On many other issues, the three candidates largely coincide. They favor bringing down costs to increase housing production, increasing support for small businesses and corridors throughout Ward 6, and adding transit options for residents.
Here’s a recent debate between the three candidates.
Now it’s time for the true inside baseball. If you’re a registered Democrat, you’ll be asked to vote for a variety of committeeman positions within the local Democratic Party. These are leadership positions that help determine the party’s overall direction in D.C.
There are two at-large seats up for grabs; all Democratic voters get to weigh in on those. (And you get to vote for more than one person.) You’ll also get to choose a committeeman to represent the ward you live in. (There are similar seats up for grabs on the Republican side, though none are contested.) Finally, all Democratic voters will be asked to elect a national committeeman, essentially someone who will serve as a representative of the local Democratic Party at the national level.
Among Democrats, you’re not picking from different meals here, but rather choosing how spicy you want your food to be.
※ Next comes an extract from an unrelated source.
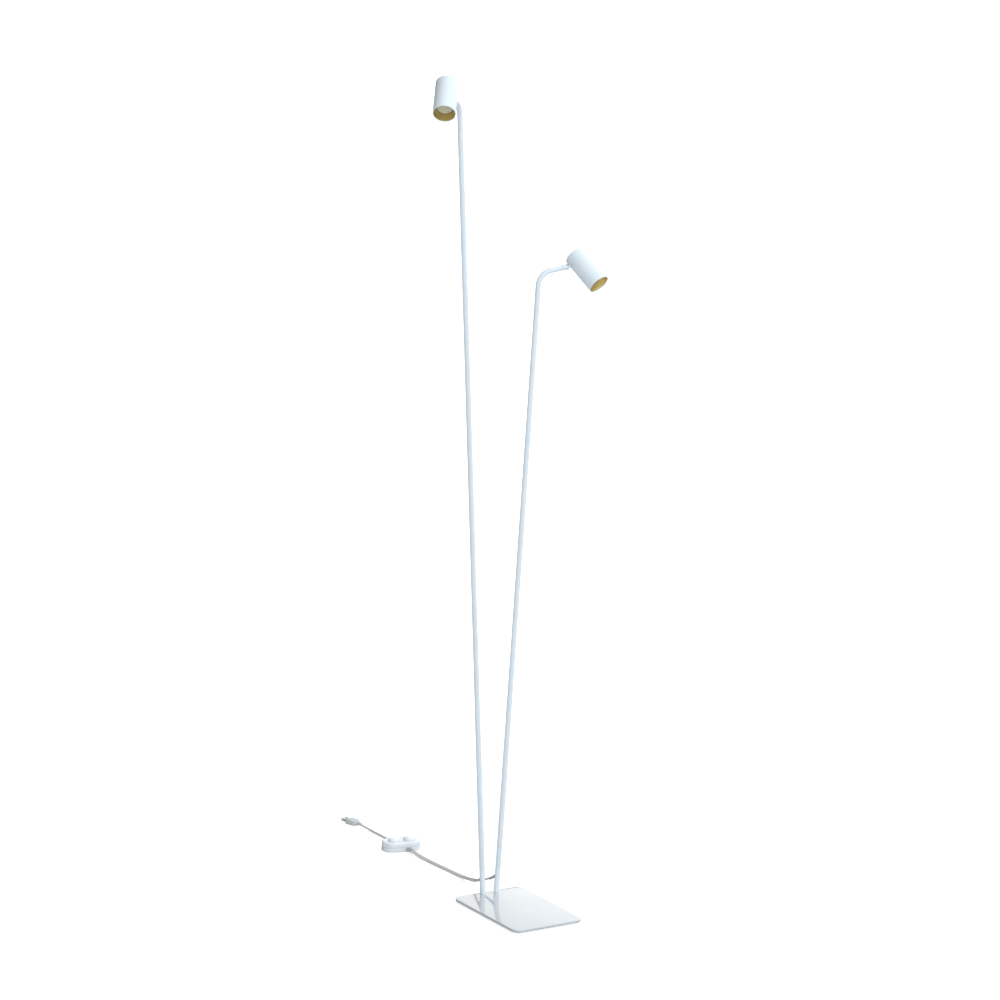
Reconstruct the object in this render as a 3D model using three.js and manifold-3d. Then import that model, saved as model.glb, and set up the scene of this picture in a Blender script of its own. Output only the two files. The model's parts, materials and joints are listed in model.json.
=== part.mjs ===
// Two-headed adjustable floor lamp. Two slim steel tubes stand near the back edge of a heavy plate,
// splay apart and lean back a little. Each is bent near its top into a short arm that carries a
// cylindrical spot. Each stand has its own lead, which runs back along the floor to a foot switch
// with two buttons; one mains lead goes on from the switch to a flat two-pin plug.
// Millimetres, +Z up. Origin: centre of the plate's resting face. +X towards the low stand, +Y back.

import * as THREE from 'three';
import { mergeVertices } from 'three/addons/utils/BufferGeometryUtils.js';
import Module from 'manifold-3d';

const wasm = await Module();
wasm.setup();

// Driving dimensions
const gap = 0.3; // left between pieces that touch
const plate = { width: 180, depth: 240, thick: 5, corner: 18 };
const pad = { inset: 4, thick: 1.2 };
const plateBottom = pad.thick + gap;
const plateTop = plateBottom + plate.thick;

const tube = { outer: 6, bore: 5, bend: 76, bendRadius: 35 };
const stand = { footX: 18, footY: 108, leanOut: 0.058, leanBack: 0.071 };
const foot = { top: 58, solid: 12, tapped: 9.5, channel: 3.6, root: 8 };
const footSpigot = { radius: 3.6, bore: 2.5, top: 84 };
const footScrew = { shank: 2.3, hole: 2.7, head: 4.4, headThick: 2.2, recess: 5, headTop: -2.5, end: 8.5 };
const cableExit = { height: 38, down: 30, inward: 13, hole: 3.6, neck: 3.2, length: 26 };
const wire = { radius: 1.9, belowTop: 14 };
const arm = { hinge: 66, tubeEnd: 52 }; // measured from the tube's corner

const stands = [
  { name: 'high', side: -1, corner: 1720, turn: 220, swivel: -171, tilt: 36 },
  { name: 'low', side: 1, corner: 1355, turn: 346, swivel: 138, tilt: 15 },
];

const can = { radius: 24, wall: 1.4, length: 90, hinge: 18, offset: 32, round: 4, back: 2.2 };
const lamp = { face: 75, radius: 17.5, rear: 39, pin: 5 };
const holder = { radius: 13, low: 20, high: 31.7 };
const bracket = { width: 10, span: 30, low: 2.5, thick: 1.2, foot: 6 };
const fork = { radius: 6.6, slot: 4, nose: 6.3, plug: 10 };
const tiltScrew = { radius: 1.4, head: 2.7, end: -6.4 };
const stem = { eye: 3.6, halfThick: 1.7, collar: 5, collarFrom: 6.9, collarTo: 7.6, thread: 2.9, end: 15 };
const nut = { radius: 5.8, bore: 3.7, from: 10.9, to: 13.6 };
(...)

The different candidates have aligned themselves in two separate slates: the Free D.C. Slate and Democrats United to Free D.C. Generally speaking, the former is more progressive, while the latter is more establishment.
Does any of this, you know, matter? Practically speaking, the internal machinations of the local Democratic Party don’t have much of an impact on residents’ daily life. But which faction leads the party could have some influence next year. That’s because if an At-Large council seat currently held by a Democrat is suddenly vacated, the Democratic Party has the power to appoint an interim councilmember until a special election is called. And that’s quite possible, considering that Robert White is a frontrunner in the D.C. delegate race.